Here’s how it works. Participants receive an “S2H KINETIC” or "S2H REPLAY" — digital devices that are worn like bracelets. The devices register and record moderate to intensive leveals of physical activity like running, dancing and tennis. After 60 minutes of physical activity, it displays a code that can be entered online for S2H points, which can be exchanged for such rewards as DVDs, movie tickets and cell phone ringtones. Companies can brand their own S2H KINETIC and direct traffic to their Web site or a microsite designed for them; and consumers who reveal a code from the S2H REPLAY earn and accumulate points on S2H’s Web site.

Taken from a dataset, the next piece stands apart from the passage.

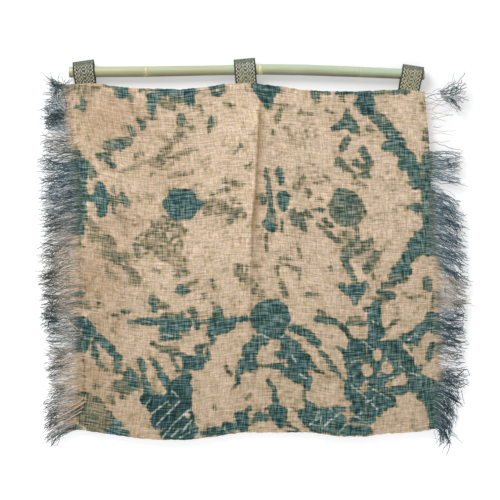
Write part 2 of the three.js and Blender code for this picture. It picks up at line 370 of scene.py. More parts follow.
def freeOfTabs(x, z):
    free = np.ones_like(x)
    for tab in ribbonSizes["tabs"].values():
        tailEnd = alongTable(outline["top"], tab["x"]) - ribbonSizes["tail"]
        aside = np.maximum(0, np.abs(x - tab["x"]) - ribbonSizes["width"] / 2 - ribbonSizes["hold"])
        below = np.maximum(0, tailEnd - ribbonSizes["hold"] - z)
        free *= smoothStep(np.hypot(aside, below), 0, ribbonSizes["release"])
    return free


def relief(x, z):
    rise = np.zeros_like(x)
    for middleX, middleZ, spreadX, spreadZ, height in crease["bulges"]:
        rise += height * bell(x - middleX, spreadX) * bell(z - middleZ, spreadZ)
    toRidge = alongTable(crease["ridge"], z, 1) - x
    full = alongTable(crease["ridge"], z, 2)
    rise += full * np.exp(-np.abs(toRidge) / crease["spread"])
    height, spreadLeft, spreadRight = crease["sharp"]
    spread = np.where(toRidge > 0, spreadLeft, spreadRight)
    rise += height * np.clip(full / crease["fullRise"], 0, 1) * np.exp(-np.abs(toRidge) / spread)
    for level, start, end, height, spread in crease["cross"]:
        inside = smoothStep(x, start, start + crease["crossEnd"])
        inside = inside * (1 - smoothStep(x, end - crease["crossEnd"], end))
        rise += height * inside * bell(z - level, spread)
    return rise * freeOfTabs(x, z)


def clothPlace(across, down):
    across, down = np.broadcast_arrays(np.asarray(across, float), np.asarray(down, float))
    level = outline["top"][0][1] + down * (outline["bottom"][0][1] - outline["top"][0][1])
    left, right = alongTable(outline["left"], level), alongTable(outline["right"], level)
    ridge = (alongTable(crease["ridge"], level, 1) - left) / (right - left)
    share = np.where(across < 0.5, across * 2 * ridge, ridge + (across - 0.5) * 2 * (1 - ridge))
    x = left + share * (right - left)
    top, bottom = alongTable(outline["top"], x), alongTable(outline["bottom"], x)
    return x, top + down * (bottom - top), share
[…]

Bhadri joined the company earlier this month as a result of the New Jersey Commission on Science and Technology’s Entrepreneur Fellowship Program, which provides funding to select startups to hire an MBA for two years. “What I love about the company is that it combines entrepreneurial and social aspects,” says Bhadri, who serves as director of business development. “There’s nothing that motivates you more than knowing that you’re making a difference in people’s lives while launching a successful product.”

With the debate on healthcare reform focusing on costs, many underscore the need for initiatives that influence people to exercise more and make better food choices. Earlier this year, federal lawmakers considered a tax on soda and other sugary drinks. “Instead of trying to punish people for making ‘bad’ choices or being obese,” says Bhadri, “we want to reward them for being healthy. We feel that this is how most consumers would like to be treated.”